──────── MATERIAL PROVIDED

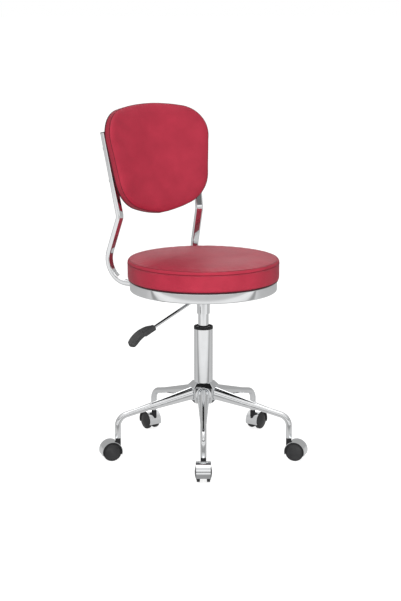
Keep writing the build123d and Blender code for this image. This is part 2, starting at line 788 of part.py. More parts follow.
def caster_wheel(angle, side):
    """One domed twin wheel, revolved about the axle on the given side of the fork."""
    plane = radial_plane(angle)
    centre = plane.from_local_coords((*wheel_centre, 0))
    axle_line = plane.z_dir * side
    half_section = Plane(origin=centre, x_dir=axle_line, z_dir=axle_line.cross(Vector(0, 0, 1)))
    bore = axle_diameter / 2 + running_gap
    blind_end = wheel_tread_edge - axle_end_wall
    recess_floor = wheel_inner_face + wheel_recess_depth
    tread_middle = wheel_outer_round * (1 - sqrt(0.5))
    dome_edge = wheel_disc_radius - wheel_groove / 2
    dome_rise = wheel_dome_top - wheel_tread_edge
    dome_sphere = (dome_edge**2 + dome_rise**2) / (2 * dome_rise)
    dome_middle = (
        wheel_dome_top - dome_sphere + sqrt(dome_sphere**2 - dome_edge**2 / 4),
        dome_edge / 2,
    )
    with BuildPart() as made:
        with BuildSketch(half_section):
            with BuildLine():
                Polyline(
                    (blind_end, 0),
                    (blind_end, bore),
                    (wheel_inner_face, bore),
                    (wheel_inner_face, wheel_boss_radius),
                    (recess_floor, wheel_boss_radius + 1),
                    (recess_floor, wheel_recess_outer - 1.5),
                    (wheel_inner_face, wheel_recess_outer),
                    (wheel_inner_face, wheel_radius - wheel_inner_chamfer),
                    (wheel_inner_face + wheel_inner_chamfer, wheel_radius),
                    (wheel_tread_edge - wheel_outer_round, wheel_radius),
                )
                ThreePointArc(
                    (wheel_tread_edge - wheel_outer_round, wheel_radius),
                    (wheel_tread_edge - tread_middle, wheel_radius - tread_middle),
                    (wheel_tread_edge, wheel_radius - wheel_outer_round),
                )
                Polyline(
                    (wheel_tread_edge, wheel_radius - wheel_outer_round),
                    (wheel_tread_edge, wheel_disc_radius + wheel_groove),
                    (wheel_tread_edge - wheel_groove, wheel_disc_radius + wheel_groove / 2),
                    (wheel_tread_edge - wheel_groove, wheel_disc_radius),
                    (wheel_tread_edge, dome_edge),
                )
                ThreePointArc((wheel_tread_edge, dome_edge), dome_middle, (wheel_dome_top, 0))
                Line((wheel_dome_top, 0), (blind_end, 0))
            make_face()
        revolve(axis=Axis(origin=centre, direction=axle_line))
    return made


for number, angle in enumerate(leg_angles, 1):
    side_plane = radial_plane(angle)
    boss_height = boss_top - wheel_radius

    with BuildPart() as caster_hood:
        with BuildSketch(side_plane):
            with BuildLine():
                arch(hood_radius, hood_radius - hood_thickness, hood_low_angle)
            make_face()
        extrude(amount=hood_half_width, both=True)
        with BuildSketch(stem_section(wheel_radius + boss_root, angle)):
            Circle(boss_diameter / 2)
        extrude(amount=boss_height, mode=Mode.SUBTRACT)
    save(caster_hood, f"caster_{number}_hood")

    with BuildPart() as caster_fork:
        with BuildSketch(side_plane):
            with BuildLine():
                arch(hood_radius - hood_thickness, hood_radius - hood_thickness - liner_thickness,
                     liner_low_angle)
            make_face()
        extrude(amount=hood_half_width, both=True)
        for side in (-1, 1):
            with BuildSketch(side_plane.offset(side * rim_inner_face)):
                with BuildLine():
                    arch(hood_radius - hood_thickness, rim_inner_radius, liner_low_angle)
                make_face()
            extrude(amount=side * (rim_outer_face - rim_inner_face))
        with BuildSketch(side_plane):
            with Locations(wheel_centre):
                Circle(hood_radius - hood_thickness)
            with Locations((wheel_centre_radius, wheel_radius / 4)):
                Rectangle(3 * wheel_radius, wheel_radius, mode=Mode.SUBTRACT)
        extrude(amount=wheel_inner_face - fork_side_gap, both=True)
        with BuildSketch(stem_section(wheel_radius + boss_root, angle)):
            Circle(boss_diameter / 2)
        extrude(amount=boss_height - boss_root)
        with BuildSketch(stem_section(stem_bottom, angle)):
            Circle(stem_diameter / 2)
        extrude(amount=boss_height, mode=Mode.SUBTRACT)
        with BuildSketch(side_plane.offset(-hood_half_width)):
            with Locations(wheel_centre):
                Circle(axle_diameter / 2)
        extrude(amount=2 * hood_half_width, mode=Mode.SUBTRACT)
    save(caster_fork, f"caster_{number}_fork")

    with BuildPart() as caster_pins:
        with BuildSketch(stem_section(stem_bottom, angle)):
            Circle(stem_diameter / 2)
        extrude(amount=stem_top - stem_bottom)
        chamfer(caster_pins.edges().group_by(Axis.Z)[-1], stem_chamfer)
        axle_half = wheel_tread_edge - axle_end_wall - axle_play
        with BuildSketch(side_plane.offset(-axle_half)):
            with Locations(wheel_centre):
                Circle(axle_diameter / 2)
        extrude(amount=2 * axle_half)
    save(caster_pins, f"caster_{number}_stem_and_axle")

    for side, word in ((1, "left"), (-1, "right")):
        save(caster_wheel(angle, side), f"caster_{number}_wheel_{word}")
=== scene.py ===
import json
from math import atan2, cos, exp, pi, radians, sin, sqrt, tan, tanh

import bmesh
import bpy
from mathutils import Matrix, Vector, noise
from mathutils.kdtree import KDTree


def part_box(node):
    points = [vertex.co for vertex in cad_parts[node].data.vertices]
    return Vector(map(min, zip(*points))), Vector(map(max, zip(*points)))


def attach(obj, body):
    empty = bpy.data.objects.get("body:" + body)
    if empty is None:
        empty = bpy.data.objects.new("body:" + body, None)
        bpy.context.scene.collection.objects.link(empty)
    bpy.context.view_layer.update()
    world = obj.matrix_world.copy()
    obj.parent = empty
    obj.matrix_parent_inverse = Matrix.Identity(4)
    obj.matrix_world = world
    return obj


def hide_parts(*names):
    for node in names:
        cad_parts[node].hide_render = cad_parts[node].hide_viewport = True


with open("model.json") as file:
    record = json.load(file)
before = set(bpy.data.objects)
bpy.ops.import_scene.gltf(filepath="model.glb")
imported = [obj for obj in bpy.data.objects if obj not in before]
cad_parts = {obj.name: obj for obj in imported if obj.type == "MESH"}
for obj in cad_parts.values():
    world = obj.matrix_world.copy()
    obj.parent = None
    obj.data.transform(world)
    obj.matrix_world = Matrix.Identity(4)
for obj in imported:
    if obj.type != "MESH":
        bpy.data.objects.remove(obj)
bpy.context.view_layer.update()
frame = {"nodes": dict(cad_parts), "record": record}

# Looks of the rolling stylist stool, in metres, in the CAD's own frame: +Z up, the sitter faces -Y.
scene = bpy.context.scene
scene.view_settings.view_transform = "Standard"
mm = 0.001

# Where the viewer stands, as seen from above
view_turn = radians(39.0)
towards_viewer = Vector((-sin(view_turn), -cos(view_turn), 0.0))
to_the_right = Vector((cos(view_turn), -sin(view_turn), 0.0))
upward = Vector((0, 0, 1))

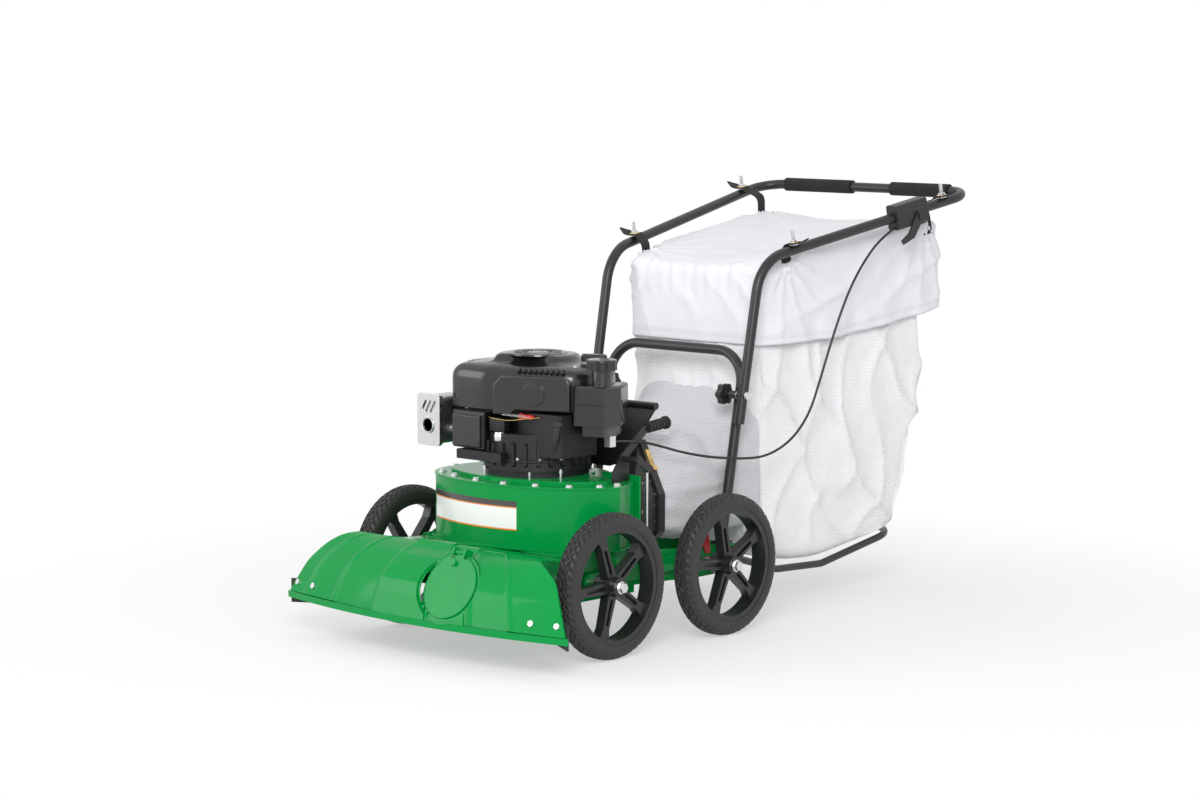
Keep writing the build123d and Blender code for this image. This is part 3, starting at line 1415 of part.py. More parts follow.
with BuildPart() as bag_straps:
    for fraction, hang in zip(stud_stations, (46.0, 78.0)):
        origin = side_point(fraction)
        reach = origin[0] - bag_half(upper_knee[0] + fraction * side_run[1] + strap_width) - 0.8
        over = tube_radius + washer + 0.1 + fit
        with BuildSketch(Plane(origin, x_dir=(1, 0, 0), z_dir=(0, -normal_length, -rise))):
            Polygon(
                (12, over), (12, over + strap_thickness), (-15.5, over + strap_thickness), (-reach, -6),
                (-reach, -hang),
                (strap_thickness - reach, -hang), (strap_thickness - reach, -7), (-13.5, over), align=None,
            )
        extrude(amount=strap_width / 2, both=True)
        with BuildSketch(stud_plane(fraction, 1)):
            Circle(stud_diameter / 2 + fit)
        extrude(amount=60, mode=Mode.SUBTRACT)
    mirror(about=Plane.YZ)
bag_straps.part.label = "bag_straps"
export_step(bag_straps.part, "parts/bag_straps.step")

cable_points = (
    (197, 116, 432), (199, 190, 427), (201, 262, 409), (203, 322, 391), (212, 392, 375), (226, 440, 368),
    (240, 490, 363),
    (250, 545, 362), (256, 600, 376), (260, 650, 404), (262, 695, 450), (262, 728, 515), (263, 757, 580),
    (265, 790, 650),
    (268, 825, 715), (271, 870, 772), (275, 925, 822), (279, 975, 845),
)
cable_end = Vector(cable_points[-1][0], behind(cable_points[-1][1]), cable_points[-1][2])
cable_before = Vector(cable_points[-2][0], behind(cable_points[-2][1]), cable_points[-2][2])
cable_end_plane = Plane(cable_end, z_dir=cable_end - cable_before)

throttle_fraction = 0.676
box_length = 98.0
box_height = 56.0
box_width = 34.0
throttle_origin = side_point(throttle_fraction)
throttle_plane = Plane(throttle_origin, x_dir=(side_dir[1], -side_dir[0], 0), z_dir=side_dir)
lever_axis = (18.0, 10.0)       # along the tube and below it
lever_stem = 4.0
with BuildPart() as throttle_housing:
    with BuildSketch(throttle_plane.offset(-box_length / 2)):
        RectangleRounded(box_width, box_height, 5)
    extrude(amount=box_length)
    with BuildSketch(throttle_plane.offset(-box_length)):
        Circle(tube_radius + running)
    extrude(amount=2 * box_length, mode=Mode.SUBTRACT)
    pivot_plane = Plane(
        throttle_plane.from_local_coords((box_width / 2, lever_axis[1], lever_axis[0])),
        x_dir=side_dir, z_dir=throttle_plane.x_dir,
    )
    with BuildSketch(pivot_plane):
        Circle(lever_stem + running)
    extrude(amount=-5, mode=Mode.SUBTRACT)
    # socket for the end of the throttle cable
    with BuildSketch(cable_end_plane.offset(-30)):
        Circle(cable_diameter / 2 + fit)
    extrude(amount=31, mode=Mode.SUBTRACT)
throttle_housing.part.label = "throttle_housing"
export_step(throttle_housing.part, "parts/throttle_housing.step")

with BuildPart() as throttle_lever:
    with BuildSketch(pivot_plane.offset(fit)):
        Circle(12)
        Polygon((-9, 8), (9, -8), (-26, -44), (-62, -52), (-66, -42), (-40, -30), align=None)
    extrude(amount=4)
    with BuildSketch(pivot_plane.offset(fit + 4)):
        RegularPolygon(6.5, 6)
    extrude(amount=4)
    with BuildSketch(pivot_plane.offset(fit + 1)):
        Circle(lever_stem)
    extrude(amount=-5)
throttle_lever.part.label = "throttle_lever"
export_step(throttle_lever.part, "parts/throttle_lever.step")

# ---------------------------------------------------------------- fold bolts and star knobs
bolt_shoulder = upper_foot_x + tube_radius + 1.2   # the leg leans outward a little
knob_outer = leg_x - tube_radius - 3.0
knob_depth = 20.0
knob_radius = 24.0
knob_lobes = 6
bolt_end = knob_outer - knob_depth + 4
with BuildPart() as handle_bolts:
    for side in (-1, 1):
        with BuildSketch(side_plane(side * bolt_shoulder, behind(pivot_behind), pivot_height)):
            Circle(9.5)
        extrude(amount=side * 4, taper=20)
        with BuildSketch(side_plane(side * (bolt_shoulder + 1), behind(pivot_behind), pivot_height)):
            Circle(pivot_bolt / 2)
        extrude(amount=-side * (bolt_shoulder + 1 - bolt_end))
        spacer = side * (leg_x + tube_radius + 0.2)
        with BuildSketch(side_plane(spacer, behind(pivot_behind), pivot_height)):
            Circle(9)
        extrude(amount=side * 1.2)
handle_bolts.part.label = "handle_bolts"
export_step(handle_bolts.part, "parts/handle_bolts.step")

for side, name in ((1, "left"), (-1, "right")):
    with BuildPart() as star_knob:
        with BuildSketch(side_plane(side * (knob_outer - knob_depth), behind(pivot_behind), pivot_height)):
            Circle(knob_radius - 4)
            with PolarLocations(knob_radius - 7, knob_lobes):
                Circle(7)
        extrude(amount=side * (knob_depth - 6))
        with BuildSketch(side_plane(side * (knob_outer - 6), behind(pivot_behind), pivot_height)):
            Circle(10)
        extrude(amount=side * 6)
        with BuildSketch(side_plane(side * (knob_outer + 1), behind(pivot_behind), pivot_height)):
            Circle(pivot_bolt / 2 + running)
        extrude(amount=-side * (knob_outer + 1 - bolt_end + fit), mode=Mode.SUBTRACT)
    star_knob.part.label = f"star_knob_{name}"
    export_step(star_knob.part, f"parts/star_knob_{name}.step")

# ---------------------------------------------------------------- small parts
latch_corners = slanted_corners(*rim_sides, 54, 109, 14, rib_rise + clamp_thickness)
latch_low, latch_high = latch_corners[4], latch_corners[5]
latch_run = hypot(latch_high[0] - latch_low[0], latch_high[1] - latch_low[1])
latch_along = ((latch_high[0] - latch_low[0]) / latch_run, (latch_high[1] - latch_low[1]) / latch_run)
latch_out = (latch_along[1], -latch_along[0])
latch_length = 46.0
latch_hinge = 0.78              # place of its hinge up the slanted side
latch_rise = latch_hinge * latch_run
latch_plane = Plane(
    (latch_low[0] + latch_rise * latch_along[0], behind(rim_behind), latch_low[1] + latch_rise * latch_along[1]),
    x_dir=(latch_along[0], 0, latch_along[1]), z_dir=(latch_out[0], 0, latch_out[1]),
)
with BuildPart() as clamp_latch:
    with BuildSketch(latch_plane.offset(0.2)):
        with Locations((-latch_length / 2 + 3, 0)):
            Rectangle(latch_length, 13)
    extrude(amount=3.5)
    with BuildSketch(latch_plane.offset(0.2)):
        with Locations((-latch_length + 6, 0)):
            Rectangle(8, 13)
    extrude(amount=8)
    with BuildSketch(Plane(latch_plane.from_local_coords((3, 6.5, 1.95)), z_dir=(0, 1, 0))):
        Circle(1.75)
    extrude(amount=13)
clamp_latch.part.label = "clamp_latch"
export_step(clamp_latch.part, "parts/clamp_latch.step")

tab_pivot = (386.0, 172.0)
tab_stem = 4.0
with BuildPart() as brake_tab:
    with BuildSketch(side_plane(frame_half + fit)):
        with BuildLine():
            Polyline(
                (behind(379), 167), (behind(393), 167), (behind(386), 212), (behind(356), 212), (behind(358), 202),
                close=True,
            )
        make_face()
    extrude(amount=3)
    with BuildSketch(side_plane(frame_half + 1, behind(tab_pivot[0]), tab_pivot[1] + 2)):
        Circle(tab_stem)
    extrude(amount=-5)
brake_tab.part.label = "brake_tab"
export_step(brake_tab.part, "parts/brake_tab.step")

cover_bolts = (
    (-186, -6), (-120, -36), (-40, -52), (40, -52), (112, -31), (176, 3), (222, 46), (234, 88),
    (-222, 70), (-214, 140), (-150, 204), (-40, 240),
)
with BuildPart() as zinc_bolts:
    for x, y in cover_bolts:
        with BuildSketch(Plane.XY.offset(housing_top)):
            with Locations((x, behind(y))):
                Circle(9)
        extrude(amount=1.5)
        with BuildSketch(Plane.XY.offset(housing_top + 1.5)):
            with Locations((x, behind(y))):
                RegularPolygon(6.5, 6)
        extrude(amount=4.5)
    # through the chute's flange
    for z in (deck_height + 16, deck_height + housing_height / 2, housing_top - 6):
        with BuildSketch(facing_plane(behind(chute_start + 5.1), flange_left - 5, z)):
            RegularPolygon(4, 6)
        extrude(amount=-4)
zinc_bolts.part.label = "zinc_bolts"
export_step(zinc_bolts.part, "parts/zinc_bolts.step")

# ---------------------------------------------------------------- throttle cable and its clip
def cord_radii(points):
    """Bend radius at each inner point: 0.45 of the shorter neighbour run over the tangent of half its turn."""
    radii = []
    for a, b, c in zip(points, points[1:], points[2:]):
        u, v = [q - p for p, q in zip(a, b)], [q - p for p, q in zip(b, c)]
        lu, lv = sum(i * i for i in u) ** 0.5, sum(i * i for i in v) ** 0.5
        turn = acos(max(-1, min(1, sum(i * j for i, j in zip(u, v)) / lu / lv)))
        radii.append(0.45 * min(lu, lv) / tan(turn / 2))
    return radii


cable_radii = cord_radii(cable_points)
with BuildPart() as throttle_cable:
    with BuildLine() as cable_line:
        FilletPolyline(*[(x, behind(y), z) for x, y, z in cable_points], radius=cable_radii)
    with BuildSketch(Plane(cable_line.line @ 0, z_dir=cable_line.line % 0)):
        Circle(cable_diameter / 2)
    sweep()
throttle_cable.part.label = "throttle_cable"
export_step(throttle_cable.part, "parts/throttle_cable.step")

with BuildPart() as cable_clamp:
    with Locations((cable_points[0][0], behind(106), tank_bottom - 24)):
        Box(16, 18, 24, align=(Align.CENTER, Align.CENTER, Align.MIN))
    with Locations(Location((cable_points[0][0], behind(116), cable_points[0][2]), (90, 0, 0))):
        Cylinder(cable_diameter / 2 + fit, 12, mode=Mode.SUBTRACT)
cable_clamp.part.label = "cable_clamp"
export_step(cable_clamp.part, "parts/cable_clamp.step")
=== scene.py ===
"""Looks of a walk-behind leaf vacuum over its CAD frame: finishes, sewn bag, tyre tread, cable, small trim."""

import json
import math

import bmesh
import bpy
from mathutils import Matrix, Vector, noise

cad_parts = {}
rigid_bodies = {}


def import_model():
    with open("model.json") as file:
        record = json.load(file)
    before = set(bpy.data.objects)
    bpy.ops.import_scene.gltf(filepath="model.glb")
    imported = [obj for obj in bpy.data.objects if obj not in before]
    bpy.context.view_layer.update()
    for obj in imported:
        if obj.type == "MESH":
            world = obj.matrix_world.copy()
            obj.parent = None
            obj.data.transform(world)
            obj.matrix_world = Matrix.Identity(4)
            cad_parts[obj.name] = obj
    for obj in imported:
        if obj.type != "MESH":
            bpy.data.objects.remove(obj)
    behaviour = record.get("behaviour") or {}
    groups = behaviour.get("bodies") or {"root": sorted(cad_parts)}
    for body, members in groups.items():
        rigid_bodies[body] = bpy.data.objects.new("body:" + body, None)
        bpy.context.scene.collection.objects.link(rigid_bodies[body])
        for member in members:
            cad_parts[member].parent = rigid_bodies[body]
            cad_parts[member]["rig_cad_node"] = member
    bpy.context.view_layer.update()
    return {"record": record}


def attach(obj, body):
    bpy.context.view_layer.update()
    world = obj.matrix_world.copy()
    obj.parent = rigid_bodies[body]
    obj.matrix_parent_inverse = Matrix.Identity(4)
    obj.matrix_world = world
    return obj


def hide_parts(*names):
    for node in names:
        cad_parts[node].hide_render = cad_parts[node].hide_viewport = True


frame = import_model()
NODES = {o.name: o for o in bpy.data.objects if "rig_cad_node" in o}
FRONT_AXLE_Y = -0.4734
UP = Vector((0, 0, 1))


# ---------------------------------------------------------------- materials
class Field:
    """A shader socket that can be used like a number in sums, products and comparisons."""

    def __init__(self, surface, socket):
        self.surface = surface
        self.socket = socket

    def math(self, operation, other=None):
        return self.surface.node("ShaderNodeMath", [self, other], operation=operation)

    def __add__(self, other):
        return self.math("ADD", other)

    def __sub__(self, other):
        return self.math("SUBTRACT", other)

    def __rsub__(self, other):
        return self.surface.node("ShaderNodeMath", [other, self], operation="SUBTRACT")

    def __mul__(self, other):
        return self.math("MULTIPLY", other)

    def __truediv__(self, other):
        return self.math("DIVIDE", other)

    __radd__ = __add__
    __rmul__ = __mul__

    def above(self, other):
        return self.math("GREATER_THAN", other)

    def below(self, other):
        return self.math("LESS_THAN", other)

    def sine(self):
        return self.math("SINE")

    def absolute(self):
        return self.math("ABSOLUTE")

    def clamp(self):
        """This field, kept between 0 and 1."""
        return self.math("MAXIMUM", 0.0).math("MINIMUM", 1.0)

    def spread(self, low, high):
        """This field, which runs from 0 to 1, stretched to run from low to high."""
        return self * (high - low) + low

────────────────

DIRECTIONS FOR THIS TASK:
In the listing above, find the line with "for side, word" and the line with "if empty is". Output those two lines and every line between them, exactly as written.

RESULT OF THIS TASK:
    for side, word in ((1, "left"), (-1, "right")):
        save(caster_wheel(angle, side), f"caster_{number}_wheel_{word}")
=== scene.py ===
import json
from math import atan2, cos, exp, pi, radians, sin, sqrt, tan, tanh

import bmesh
import bpy
from mathutils import Matrix, Vector, noise
from mathutils.kdtree import KDTree


def part_box(node):
    points = [vertex.co for vertex in cad_parts[node].data.vertices]
    return Vector(map(min, zip(*points))), Vector(map(max, zip(*points)))


def attach(obj, body):
    empty = bpy.data.objects.get("body:" + body)
    if empty is None:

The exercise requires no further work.